Tags 5-10 of his executives in every breakdown post.

It feels like reading the lemlist board update in public, every month.

b. Posting strategy

3-5 posts a week. 3 post types:

A. TOFU: Contrarian takes on the changing GTM landscape. Almost never about lemlist features. Always the issues facing CROs and VPs of Sales. The topics his ICP is actually searching for.

B. MOFU: Client stories and frameworks. He'll tell the story of a $350M business that couldn't send a cold email and tie it back to lemlist. You walk away taught.

C. BOFU: Monthly ARR transparency posts. "lemlist hit $40M, here's what worked." Every recap embeds 4-6 product mentions inside the wins.

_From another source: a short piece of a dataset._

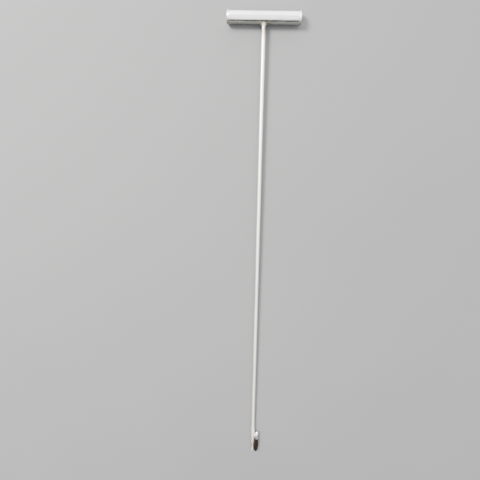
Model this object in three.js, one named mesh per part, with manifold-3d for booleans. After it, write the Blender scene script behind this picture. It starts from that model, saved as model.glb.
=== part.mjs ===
// A long pricking rod: a tubular T-handle, a round bar, and a pointed tip with a barb on one side.
// Millimetres, +Z up. The tool lies as it rests on a bench: the handle runs along X, and the rod
// runs from it towards -Y, dipping until the barb's nose touches the bench. The origin is the
// bottom centre of the whole tool's box.
import * as THREE from "three";
import { mergeVertices } from "three/addons/utils/BufferGeometryUtils.js";
import Module from "manifold-3d";

const wasm = await Module();
wasm.setup();

// ---- Driving dimensions ----
const HANDLE_DIAMETER = 19;
const HANDLE_WALL = 1.5;
const HANDLE_LENGTH = 110;         // over both end plugs
const PLUG_FLANGE = 2;             // thickness of the disc outside the tube
const PLUG_SPIGOT = 4;             // depth of the part inside the tube
const PLUG_EDGE = 0.5;             // chamfer round the outer face
const PLUG_WELD_GROOVE = 0.9;      // 45 degree bevel on the tube and on the plug
const PLUG_WELD_CROWN = 0.35;      // how far the bead stands proud of the tube

const ROD_DIAMETER = 6;
const SWELL_REACH = 726;           // handle axis to the forged swell, along the rod
const SWELL_DIAMETER = 7.1;
const SWELL_RUN = 24;              // length of the rod's growth up to the swell
const SHANK_REACH = 748;           // behind the neck, where the taper steepens
const SHANK_DIAMETER = 5.5;
const NECK_REACH = 761;            // the narrowest place behind the point
const NECK_DIAMETER = 3.6;
const LEAF_REACH = 768;            // the widest place of the leaf-shaped point
const LEAF_WIDTH = 4.8;
const LEAF_THICKNESS = 3;
const TIP_REACH = 775;             // handle axis to the end of the point
const TIP_OFFSET = 0.9;            // the point lies this far to the left of the rod's axis
const POINT_FULLNESS = 1.6;        // 1 is a straight cone, more is a fuller point
const ROD_CHAMFER = 0.5;           // round the rod's end inside the handle

const HANDLE_WELD_LEG = 2.6;       // fillet leg on the tube
const HANDLE_WELD_RUN = 4.5;       // fillet leg along the rod
const HANDLE_WELD_EDGE = 0.5;      // thickness of the fillet's rims

const NOSE_DIAMETER = 8;           // the barb's round end
const NOSE_LENGTH = 17;
const NOSE_CROWN = 7.6;            // the nose's widest place to its end towards the handle
const NOSE_REACH = 735;            // handle axis to the nose's widest place
const NOSE_OFFSET = 7.3;           // rod axis to the middle of the nose
const NOSE_LEAN = THREE.MathUtils.degToRad(13);
const FIN_WIDTH = 11.2;            // rod axis to the fin's outer edge, at its widest
const FIN_THICKNESS = 5;
const FIN_TIP_THICKNESS = 2.4;
const FIN_BEVEL = 1.3;
const FIN_END = 774.5;             // handle axis to the fin's lower end
const FIN_FOOT = 6.2;              // rod axis to the fin's lower end
const FIN_BELLY = 758;             // handle axis to where the fin reaches its full width
const FIN_HEEL = 744;              // handle axis to where its straight outer edge ends
const SEAM_REACH = 755;            // handle axis to the middle of the barb's weld seams
const SEAM_RUN = 21;
const SEAM_RADIUS = 1.5;
const SEAM_SHIFT = 0.6;            // the seam's middle lies this far outside the rod's surface
const SEAM_FLATNESS = 0.77;        // the seam's height over its width
const SEAM_SINK = 0.2;             // the seam's middle lies this far below the fin's face

const GAP = 0.3;                   // clearance that stands for touching faces
const ROUND = 48;                  // segments round the handle
const ROUND_ROD = 28;              // segments round the rod and the barb
const POINT_STEP = 1.5;            // spacing of the sections through the point
const SHANK_STEP = 2.5;            // spacing of the sections through the swell and the neck

// ---- Sizes that follow ----
const HANDLE_RADIUS = HANDLE_DIAMETER / 2;
const BORE_RADIUS = HANDLE_RADIUS - HANDLE_WALL;
const CROWN_RADIUS = HANDLE_RADIUS + PLUG_WELD_CROWN;
const TUBE_LENGTH = HANDLE_LENGTH - 2 * (PLUG_FLANGE + GAP);
const ROD_RADIUS = ROD_DIAMETER / 2;
const ROD_TOP = Math.sqrt(BORE_RADIUS ** 2 - ROD_RADIUS ** 2) - GAP;
const NOSE_RADIUS = NOSE_DIAMETER / 2;
const ROD_DIP = Math.asin((CROWN_RADIUS - NOSE_RADIUS) / NOSE_REACH);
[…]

Reads like vulnerability. Runs like product marketing.

Charles's content strategy proves a simple thing. For low-ticket SaaS, brand IS the GTM channel.

But a word of caution.

This playbook works because lemlist is LOW-TICKET.

Range and reach is the play. Copy it for high-ticket ACV and you'll get vanity engagement and f*** all pipeline.

You need MOFU content that hits specific pains across the buying committee, and BOFU that walks prospects through actual client outcomes. That's what closes a £30k+ deal.

Charles isn't selling $30k retainers. He's selling $79/month seats at scale.

Pick the playbook that matches your price point.